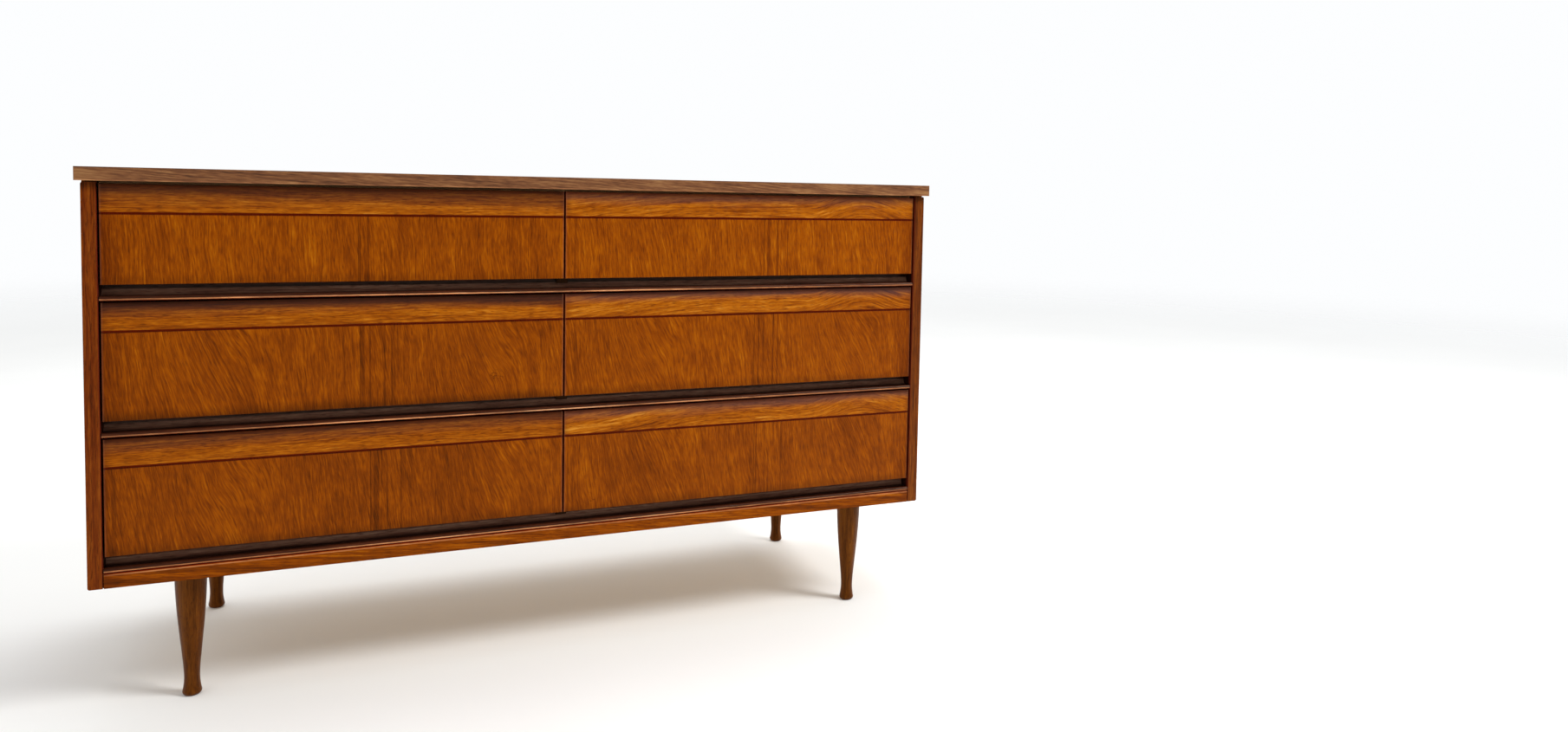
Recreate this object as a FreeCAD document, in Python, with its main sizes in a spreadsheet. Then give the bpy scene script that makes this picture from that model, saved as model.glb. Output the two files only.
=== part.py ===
"""A low dresser with six drawers in three rows of two, on four turned legs.

The frame: +X to the right as one faces the drawers, +Y to the back, +Z up. The origin is on the floor,
under the middle of the top. Millimetres. The driving dimensions are the cells of the sheet "Sizes", and
every board, sketch and feature is bound to them with expressions.
"""

import FreeCAD
import Part
import Sketcher
import math
import os
import re

SIZES = {
    # the whole
    "top_width": 1321.0,
    "top_depth": 457.0,
    "leg_height": 185.0,
    # the top: a core with plastic laminate on its face and three edges
    "top_thickness": 19.0,
    "laminate": 1.2,
    "side_overhang": 6.0,
    "front_overhang": 9.0,
    # the case
    "panel_thickness": 18.0,
    "lipping_depth": 8.0,
    "bottom_thickness": 19.0,
    "apron_thickness": 11.0,
    "apron_round": 2.2,
    "reveal": 0.3,
    "batten_height": 19.0,
    "batten_depth": 60.0,
    "corner_round": 3.0,
    "back_thickness": 4.0,
    "back_inset": 1.0,
    "back_rabbet": 8.0,
    "partition_thickness": 18.0,
    "rear_rail_thickness": 16.0,
    "rear_rail_height": 40.0,
    "cleat": 20.0,
    "shadow_gap": 2.0,
    # the front rails, each with a finger trough behind a rounded nose
    "rail_height": 24.5,
    "rail_depth": 70.0,
    "rail_cover": 2.0,
    "rail_space": 25.0,
    "nose_radius": 3.25,
    "nose_flat": 3.0,
    "nose_relief": 1.6,
    "relief_depth": 4.0,
    "trough_floor": 4.5,
    "trough_start": 13.0,
    "trough_wall": 28.5,
    "cove_radius": 9.0,
    # the drawer fronts
    "front_recess": 3.0,
    "front_thickness": 19.0,
    "front_round": 0.8,
    "low_front_height": 166.5,
    "top_front_height": 140.0,
    "top_gap": 4.0,
    "outer_gap": 2.5,
    "centre_gap": 2.5,
    "band_height": 39.5,
    "band_thickness": 6.0,
    "groove_height": 2.4,
    "groove_depth": 1.5,
    "bevel_start": 8.0,
    "bevel_height": 9.0,
    # the drawer boxes
    "box_clearance": 4.5,
    "box_lift": 1.2,
    "board": 12.0,
    "housing": 6.0,
    "box_end": 200.0,
    "low_box_height": 145.0,
    "top_box_height": 110.0,
    "back_drop": 8.0,
    "ply": 4.0,
    "ply_groove": 5.0,
    "ply_height": 12.0,
    # what the drawers run on
    "runner_height": 19.0,
    "runner_width": 21.0,
    "guide_width": 25.0,
    "guide_rise": 8.0,
    "guide_slack": 0.7,
    "strip_width": 15.0,
    "glide_radius": 5.5,
    "glide_height": 1.0,
    # the legs and their fixings
    "leg_inset": 127.0,
    "leg_set_back": 41.5,
    "leg_top_radius": 21.3,
    "leg_shoulder_height": 98.0,
    "leg_shoulder_radius": 16.2,
    "leg_shin_height": 60.0,
    "leg_shin_radius": 12.6,
    "ankle_height": 28.0,
    "ankle_radius": 10.35,
    "foot_height": 5.5,
    "foot_radius": 12.9,
    "foot_flat_radius": 9.5,
    "foot_curve": 6.0,
    "ankle_curve": 100.0,
    "shin_curve": 360.0,
    "thigh_curve": 1100.0,
    "plate_width": 60.0,
    "plate_thickness": 2.5,
    "plate_round": 6.0,
    "boss_radius": 7.0,
    "boss_height": 8.0,
    "bolt_radius": 4.0,
    "bolt_depth": 35.0,
    "fit_slack": 0.05,
    "screw_radius": 2.0,
    "screw_length": 14.0,
    "screw_head_radius": 3.8,
    "screw_head_height": 1.8,
    "screw_pitch": 42.0,
    "nail_head_radius": 2.5,
    "nail_head_height": 0.6,
}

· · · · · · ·

Which lines above contain "FreeCAD"? Show each of them.

[Response for this exercise]
Recreate this object as a FreeCAD document, in Python, with its main sizes in a spreadsheet. Then give the bpy scene script that makes this picture from that model, saved as model.glb. Output the two files only.
import FreeCAD